> [Problem] Write out all lines holding the word "that".

## Begin Data for the task

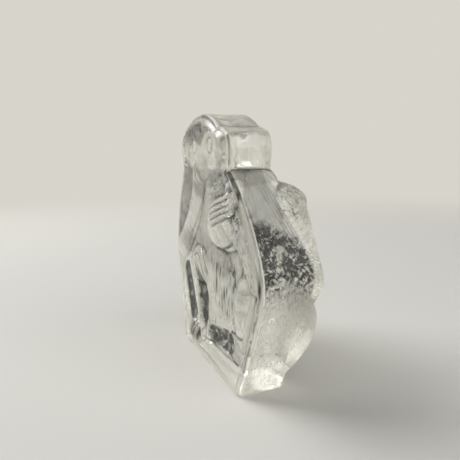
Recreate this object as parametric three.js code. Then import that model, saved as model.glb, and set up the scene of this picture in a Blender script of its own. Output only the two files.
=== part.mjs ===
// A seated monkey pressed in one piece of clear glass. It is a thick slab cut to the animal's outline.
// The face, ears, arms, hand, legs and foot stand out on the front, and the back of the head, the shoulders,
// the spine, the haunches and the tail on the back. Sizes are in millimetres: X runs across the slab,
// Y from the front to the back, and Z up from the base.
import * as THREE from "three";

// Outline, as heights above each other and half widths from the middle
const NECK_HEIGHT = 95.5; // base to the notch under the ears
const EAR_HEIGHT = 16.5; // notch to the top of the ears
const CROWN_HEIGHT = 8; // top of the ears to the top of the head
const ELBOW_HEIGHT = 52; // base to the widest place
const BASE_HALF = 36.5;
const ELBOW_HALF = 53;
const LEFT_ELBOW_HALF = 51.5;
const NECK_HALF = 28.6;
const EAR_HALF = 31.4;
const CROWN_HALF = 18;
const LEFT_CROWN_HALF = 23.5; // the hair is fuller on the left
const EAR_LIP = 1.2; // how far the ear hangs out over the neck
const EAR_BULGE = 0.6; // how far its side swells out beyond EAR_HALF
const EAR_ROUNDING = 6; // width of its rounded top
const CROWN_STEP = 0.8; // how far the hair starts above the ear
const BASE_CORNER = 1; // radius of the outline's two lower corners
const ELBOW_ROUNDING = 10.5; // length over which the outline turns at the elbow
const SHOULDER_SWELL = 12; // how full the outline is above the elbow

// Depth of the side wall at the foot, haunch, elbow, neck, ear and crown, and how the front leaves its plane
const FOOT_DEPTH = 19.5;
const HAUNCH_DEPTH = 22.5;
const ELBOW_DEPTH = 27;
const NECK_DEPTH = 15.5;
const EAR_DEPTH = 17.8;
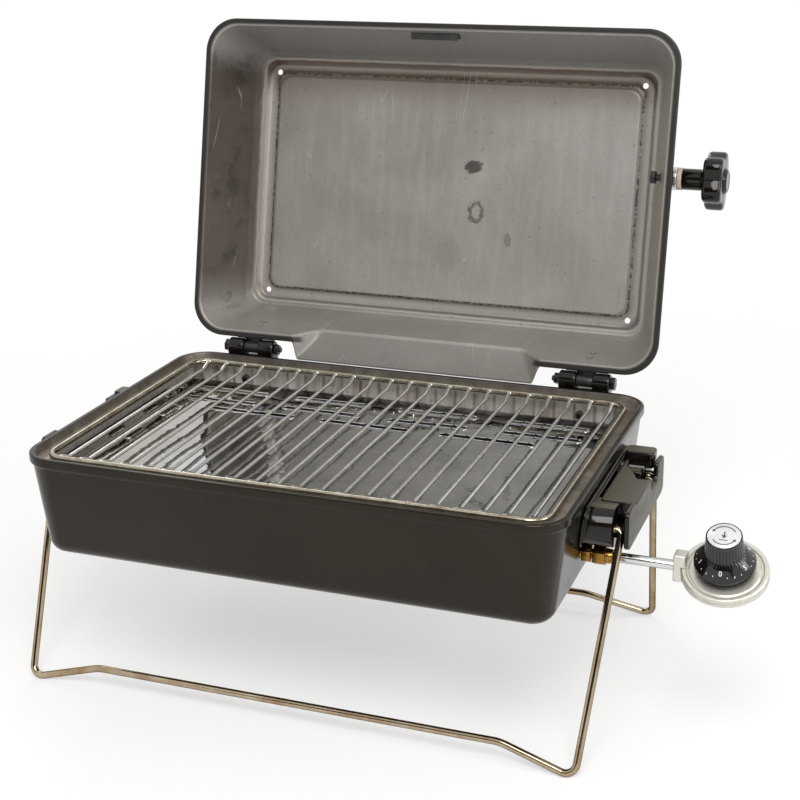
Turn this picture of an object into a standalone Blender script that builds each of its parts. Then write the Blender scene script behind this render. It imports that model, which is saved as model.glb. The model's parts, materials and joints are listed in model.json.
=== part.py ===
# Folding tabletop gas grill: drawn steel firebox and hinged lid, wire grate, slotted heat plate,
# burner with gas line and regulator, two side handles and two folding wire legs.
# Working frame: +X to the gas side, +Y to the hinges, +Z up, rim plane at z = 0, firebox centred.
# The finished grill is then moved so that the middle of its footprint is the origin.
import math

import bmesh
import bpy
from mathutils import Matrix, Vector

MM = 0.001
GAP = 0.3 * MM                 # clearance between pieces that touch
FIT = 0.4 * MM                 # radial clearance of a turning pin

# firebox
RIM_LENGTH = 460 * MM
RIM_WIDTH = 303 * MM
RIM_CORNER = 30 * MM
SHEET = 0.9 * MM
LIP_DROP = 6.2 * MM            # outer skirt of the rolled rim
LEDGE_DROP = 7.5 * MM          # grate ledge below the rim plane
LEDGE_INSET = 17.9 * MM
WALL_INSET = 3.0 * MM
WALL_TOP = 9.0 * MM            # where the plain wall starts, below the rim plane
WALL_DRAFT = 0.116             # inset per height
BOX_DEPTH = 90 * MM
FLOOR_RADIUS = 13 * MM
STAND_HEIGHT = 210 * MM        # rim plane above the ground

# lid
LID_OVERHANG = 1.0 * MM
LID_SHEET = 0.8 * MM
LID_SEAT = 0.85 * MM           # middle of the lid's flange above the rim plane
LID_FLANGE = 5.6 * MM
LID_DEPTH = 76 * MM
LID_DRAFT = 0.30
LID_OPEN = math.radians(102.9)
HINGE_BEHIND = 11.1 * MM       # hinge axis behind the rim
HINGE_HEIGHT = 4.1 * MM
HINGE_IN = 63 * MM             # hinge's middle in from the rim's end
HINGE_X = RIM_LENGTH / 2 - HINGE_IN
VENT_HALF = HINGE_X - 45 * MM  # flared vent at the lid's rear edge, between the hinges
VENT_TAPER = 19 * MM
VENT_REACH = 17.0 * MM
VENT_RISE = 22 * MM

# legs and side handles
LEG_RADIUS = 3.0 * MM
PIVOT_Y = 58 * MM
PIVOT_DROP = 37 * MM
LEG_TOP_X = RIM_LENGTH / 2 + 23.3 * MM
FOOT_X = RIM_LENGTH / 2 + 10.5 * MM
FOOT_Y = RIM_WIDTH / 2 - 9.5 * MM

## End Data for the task
## Begin Data for the task

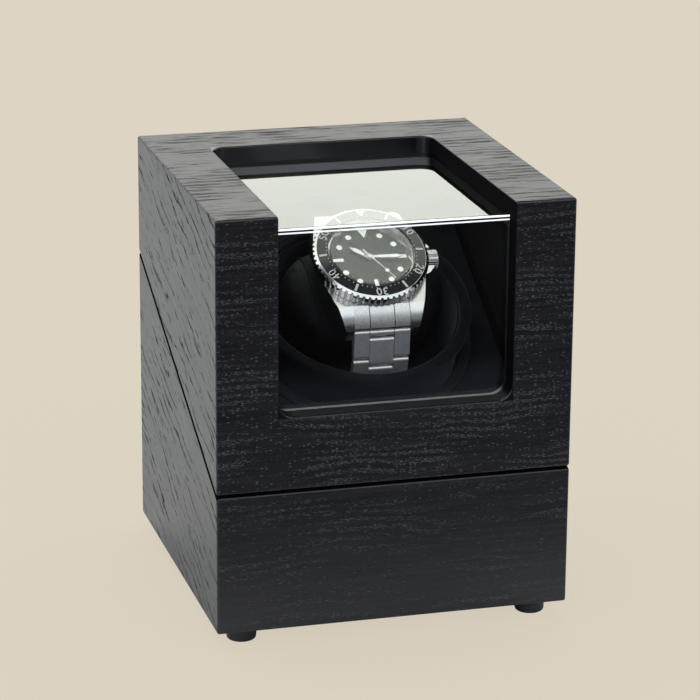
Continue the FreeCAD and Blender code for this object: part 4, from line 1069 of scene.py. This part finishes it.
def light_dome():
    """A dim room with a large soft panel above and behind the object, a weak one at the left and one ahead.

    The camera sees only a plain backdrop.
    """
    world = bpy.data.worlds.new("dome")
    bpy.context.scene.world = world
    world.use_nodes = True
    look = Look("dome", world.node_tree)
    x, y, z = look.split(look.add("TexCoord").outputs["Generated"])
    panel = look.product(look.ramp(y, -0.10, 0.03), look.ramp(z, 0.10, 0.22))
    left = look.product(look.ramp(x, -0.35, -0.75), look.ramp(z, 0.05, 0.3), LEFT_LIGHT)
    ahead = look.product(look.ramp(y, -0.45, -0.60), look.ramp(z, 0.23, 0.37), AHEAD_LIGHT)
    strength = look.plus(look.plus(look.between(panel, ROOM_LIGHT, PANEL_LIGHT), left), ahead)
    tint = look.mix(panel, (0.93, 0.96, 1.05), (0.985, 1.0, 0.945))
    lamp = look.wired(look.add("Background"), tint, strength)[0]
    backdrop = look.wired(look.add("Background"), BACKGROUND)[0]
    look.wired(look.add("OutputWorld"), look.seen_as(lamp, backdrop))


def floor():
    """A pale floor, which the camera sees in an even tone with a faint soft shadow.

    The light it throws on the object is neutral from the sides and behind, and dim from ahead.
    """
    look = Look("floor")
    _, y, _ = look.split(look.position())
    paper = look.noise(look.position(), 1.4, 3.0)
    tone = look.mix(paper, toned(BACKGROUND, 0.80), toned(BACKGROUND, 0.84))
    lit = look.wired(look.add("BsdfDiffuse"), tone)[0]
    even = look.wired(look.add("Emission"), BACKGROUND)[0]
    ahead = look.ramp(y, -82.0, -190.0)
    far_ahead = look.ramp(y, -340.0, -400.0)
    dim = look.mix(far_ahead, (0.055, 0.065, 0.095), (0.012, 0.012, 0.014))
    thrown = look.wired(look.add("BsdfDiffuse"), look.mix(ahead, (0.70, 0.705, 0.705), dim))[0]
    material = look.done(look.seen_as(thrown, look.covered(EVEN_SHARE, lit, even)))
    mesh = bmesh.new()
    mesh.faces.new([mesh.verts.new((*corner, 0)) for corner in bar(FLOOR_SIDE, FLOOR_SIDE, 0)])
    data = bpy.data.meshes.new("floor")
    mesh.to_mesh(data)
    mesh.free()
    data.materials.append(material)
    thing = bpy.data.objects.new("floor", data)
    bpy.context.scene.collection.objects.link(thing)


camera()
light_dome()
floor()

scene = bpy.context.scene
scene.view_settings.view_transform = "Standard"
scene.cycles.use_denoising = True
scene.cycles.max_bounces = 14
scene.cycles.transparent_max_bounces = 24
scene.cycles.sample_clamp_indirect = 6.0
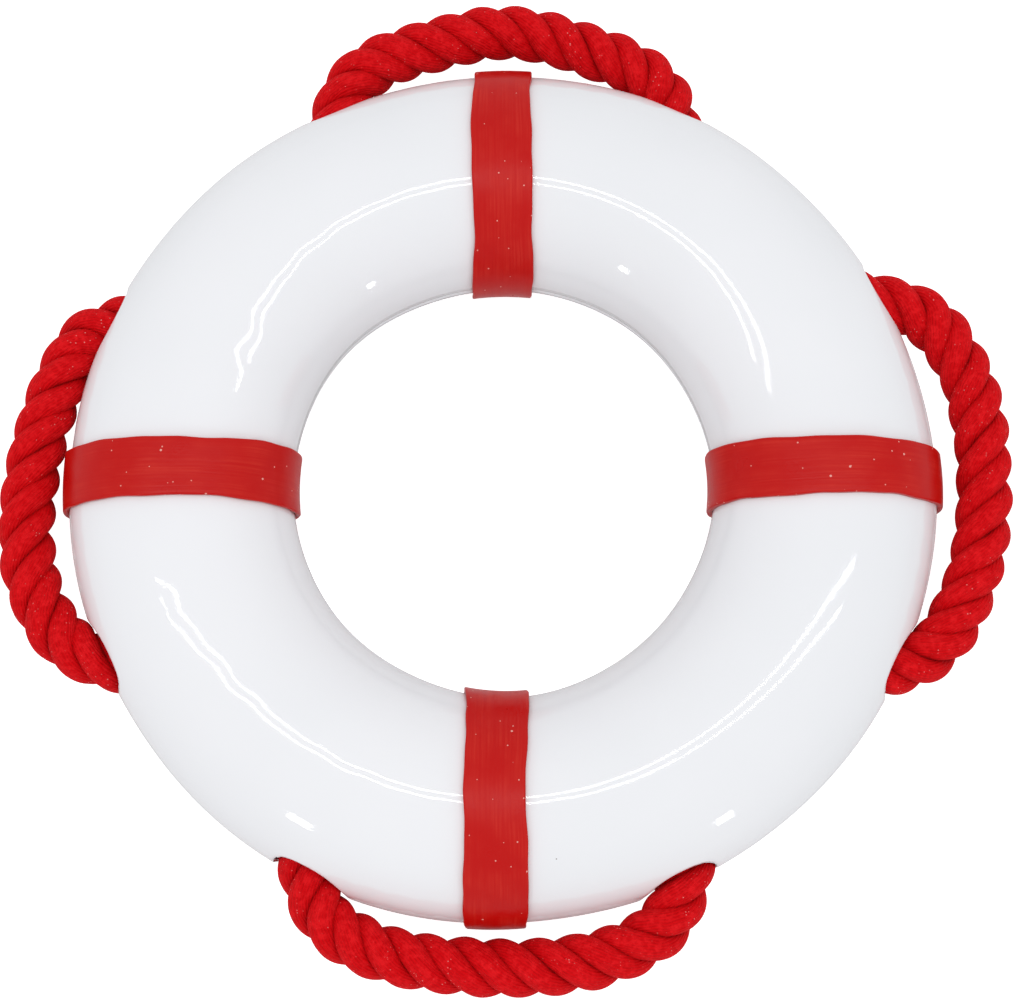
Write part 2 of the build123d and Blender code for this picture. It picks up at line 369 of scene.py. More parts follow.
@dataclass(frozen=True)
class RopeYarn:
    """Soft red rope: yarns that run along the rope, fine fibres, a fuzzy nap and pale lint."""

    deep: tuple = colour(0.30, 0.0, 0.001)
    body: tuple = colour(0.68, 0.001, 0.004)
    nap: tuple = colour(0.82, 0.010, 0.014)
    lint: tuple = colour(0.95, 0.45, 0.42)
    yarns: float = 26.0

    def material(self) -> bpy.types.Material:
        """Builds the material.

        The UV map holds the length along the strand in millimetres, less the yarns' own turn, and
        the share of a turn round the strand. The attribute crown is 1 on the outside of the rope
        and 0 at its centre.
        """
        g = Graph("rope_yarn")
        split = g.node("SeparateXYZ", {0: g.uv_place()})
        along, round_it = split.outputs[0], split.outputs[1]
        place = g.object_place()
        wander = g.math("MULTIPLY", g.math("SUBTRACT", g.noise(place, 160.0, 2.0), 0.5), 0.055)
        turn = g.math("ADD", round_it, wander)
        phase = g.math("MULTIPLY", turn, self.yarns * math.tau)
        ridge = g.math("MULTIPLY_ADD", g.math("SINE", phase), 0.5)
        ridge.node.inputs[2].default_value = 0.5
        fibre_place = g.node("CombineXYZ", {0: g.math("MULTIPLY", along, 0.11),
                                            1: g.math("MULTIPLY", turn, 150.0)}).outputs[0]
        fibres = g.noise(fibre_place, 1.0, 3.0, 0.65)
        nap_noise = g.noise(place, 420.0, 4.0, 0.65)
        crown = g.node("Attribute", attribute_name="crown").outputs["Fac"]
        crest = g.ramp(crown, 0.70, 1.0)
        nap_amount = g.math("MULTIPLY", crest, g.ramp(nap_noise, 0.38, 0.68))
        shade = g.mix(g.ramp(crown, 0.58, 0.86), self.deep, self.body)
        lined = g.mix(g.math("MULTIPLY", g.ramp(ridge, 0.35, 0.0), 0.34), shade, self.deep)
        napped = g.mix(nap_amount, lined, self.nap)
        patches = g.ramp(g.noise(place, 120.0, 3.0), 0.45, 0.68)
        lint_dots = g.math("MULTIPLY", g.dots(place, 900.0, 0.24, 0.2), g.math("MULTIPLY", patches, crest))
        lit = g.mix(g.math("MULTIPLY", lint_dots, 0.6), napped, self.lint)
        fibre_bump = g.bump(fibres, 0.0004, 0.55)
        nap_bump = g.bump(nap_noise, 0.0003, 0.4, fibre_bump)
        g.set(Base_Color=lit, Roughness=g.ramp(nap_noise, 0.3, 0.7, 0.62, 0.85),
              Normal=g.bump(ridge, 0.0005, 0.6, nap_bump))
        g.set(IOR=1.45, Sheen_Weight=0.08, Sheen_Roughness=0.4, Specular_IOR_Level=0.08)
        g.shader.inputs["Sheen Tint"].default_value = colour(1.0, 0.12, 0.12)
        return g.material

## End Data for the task
## Begin Data for the task

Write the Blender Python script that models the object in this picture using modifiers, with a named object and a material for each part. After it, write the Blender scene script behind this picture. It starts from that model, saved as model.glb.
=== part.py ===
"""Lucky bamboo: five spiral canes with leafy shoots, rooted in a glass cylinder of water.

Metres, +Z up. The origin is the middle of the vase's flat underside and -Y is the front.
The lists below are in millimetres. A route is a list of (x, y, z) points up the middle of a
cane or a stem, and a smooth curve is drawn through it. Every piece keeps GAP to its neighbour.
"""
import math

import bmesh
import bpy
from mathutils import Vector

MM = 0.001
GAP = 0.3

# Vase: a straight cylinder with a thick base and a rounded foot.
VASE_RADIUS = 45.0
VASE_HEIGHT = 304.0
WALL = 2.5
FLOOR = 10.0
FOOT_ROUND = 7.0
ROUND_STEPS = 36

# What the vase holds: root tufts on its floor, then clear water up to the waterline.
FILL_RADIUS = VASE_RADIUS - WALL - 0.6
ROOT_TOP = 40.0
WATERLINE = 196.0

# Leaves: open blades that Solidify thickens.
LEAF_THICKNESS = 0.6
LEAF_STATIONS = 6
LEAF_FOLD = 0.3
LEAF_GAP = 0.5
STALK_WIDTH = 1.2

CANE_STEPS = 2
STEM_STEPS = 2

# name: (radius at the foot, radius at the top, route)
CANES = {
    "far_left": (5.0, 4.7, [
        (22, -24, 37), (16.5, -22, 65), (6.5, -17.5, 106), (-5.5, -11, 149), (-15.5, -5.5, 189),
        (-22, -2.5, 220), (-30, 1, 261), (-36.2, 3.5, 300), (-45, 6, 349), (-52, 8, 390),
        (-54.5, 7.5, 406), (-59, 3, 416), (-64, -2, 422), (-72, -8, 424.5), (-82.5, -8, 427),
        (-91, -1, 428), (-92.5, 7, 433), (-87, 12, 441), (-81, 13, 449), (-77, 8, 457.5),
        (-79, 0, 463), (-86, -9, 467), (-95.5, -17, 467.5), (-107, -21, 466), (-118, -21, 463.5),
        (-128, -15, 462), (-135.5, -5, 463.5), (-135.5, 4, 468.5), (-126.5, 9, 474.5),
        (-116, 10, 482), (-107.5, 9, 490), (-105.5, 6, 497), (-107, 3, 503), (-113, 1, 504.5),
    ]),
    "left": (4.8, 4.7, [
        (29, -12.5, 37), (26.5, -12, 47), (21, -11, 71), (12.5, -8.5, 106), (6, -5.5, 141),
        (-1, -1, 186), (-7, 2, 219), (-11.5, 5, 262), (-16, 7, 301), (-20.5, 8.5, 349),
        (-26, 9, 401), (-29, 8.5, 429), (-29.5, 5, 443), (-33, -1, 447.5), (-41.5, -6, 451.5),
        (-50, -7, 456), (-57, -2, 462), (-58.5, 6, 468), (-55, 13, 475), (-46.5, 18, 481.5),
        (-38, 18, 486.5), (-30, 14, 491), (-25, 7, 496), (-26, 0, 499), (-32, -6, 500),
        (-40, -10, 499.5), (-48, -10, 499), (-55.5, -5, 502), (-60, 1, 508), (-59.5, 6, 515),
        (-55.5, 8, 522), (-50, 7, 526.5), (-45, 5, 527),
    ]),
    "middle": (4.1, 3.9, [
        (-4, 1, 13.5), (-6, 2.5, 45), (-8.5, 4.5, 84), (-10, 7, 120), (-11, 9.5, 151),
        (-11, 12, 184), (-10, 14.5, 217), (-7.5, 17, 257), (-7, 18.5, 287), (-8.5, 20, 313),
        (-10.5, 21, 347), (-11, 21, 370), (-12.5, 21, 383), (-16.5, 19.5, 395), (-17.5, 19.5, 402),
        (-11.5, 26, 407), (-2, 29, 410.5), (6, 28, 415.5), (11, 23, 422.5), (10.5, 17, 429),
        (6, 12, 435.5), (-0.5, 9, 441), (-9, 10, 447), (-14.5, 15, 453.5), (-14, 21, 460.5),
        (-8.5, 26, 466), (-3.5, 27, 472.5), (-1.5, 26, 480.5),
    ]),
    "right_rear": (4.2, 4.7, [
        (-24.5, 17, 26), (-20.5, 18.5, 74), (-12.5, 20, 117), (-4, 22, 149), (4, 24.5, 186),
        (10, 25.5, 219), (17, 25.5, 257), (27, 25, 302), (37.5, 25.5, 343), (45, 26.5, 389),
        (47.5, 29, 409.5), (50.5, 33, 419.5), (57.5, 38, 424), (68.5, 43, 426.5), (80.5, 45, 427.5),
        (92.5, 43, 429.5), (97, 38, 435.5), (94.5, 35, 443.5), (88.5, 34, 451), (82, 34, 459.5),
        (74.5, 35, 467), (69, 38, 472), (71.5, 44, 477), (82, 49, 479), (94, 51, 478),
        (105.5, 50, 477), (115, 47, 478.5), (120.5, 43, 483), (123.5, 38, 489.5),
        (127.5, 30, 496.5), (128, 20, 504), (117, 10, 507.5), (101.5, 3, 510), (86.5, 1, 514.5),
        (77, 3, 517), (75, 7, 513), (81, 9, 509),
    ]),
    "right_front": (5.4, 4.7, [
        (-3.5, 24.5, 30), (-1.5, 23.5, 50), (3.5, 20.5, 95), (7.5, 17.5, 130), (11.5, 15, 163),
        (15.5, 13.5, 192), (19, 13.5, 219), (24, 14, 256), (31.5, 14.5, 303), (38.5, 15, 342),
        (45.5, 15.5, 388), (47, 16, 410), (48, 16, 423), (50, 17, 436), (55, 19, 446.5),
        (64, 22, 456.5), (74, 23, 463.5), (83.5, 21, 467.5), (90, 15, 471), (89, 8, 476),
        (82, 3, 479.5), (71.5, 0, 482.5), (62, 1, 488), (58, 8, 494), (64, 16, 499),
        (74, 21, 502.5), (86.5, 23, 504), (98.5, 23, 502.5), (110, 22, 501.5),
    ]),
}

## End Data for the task

> [Answer to the task]
Recreate this object as parametric three.js code. Then import that model, saved as model.glb, and set up the scene of this picture in a Blender script of its own. Output only the two files.
Turn this picture of an object into a standalone Blender script that builds each of its parts. Then write the Blender scene script behind this render. It imports that model, which is saved as model.glb. The model's parts, materials and joints are listed in model.json.
# The finished grill is then moved so that the middle of its footprint is the origin.
GAP = 0.3 * MM                 # clearance between pieces that touch
    """Soft red rope: yarns that run along the rope, fine fibres, a fuzzy nap and pale lint."""
Write the Blender Python script that models the object in this picture using modifiers, with a named object and a material for each part. After it, write the Blender scene script behind this picture. It starts from that model, saved as model.glb.
# Leaves: open blades that Solidify thickens.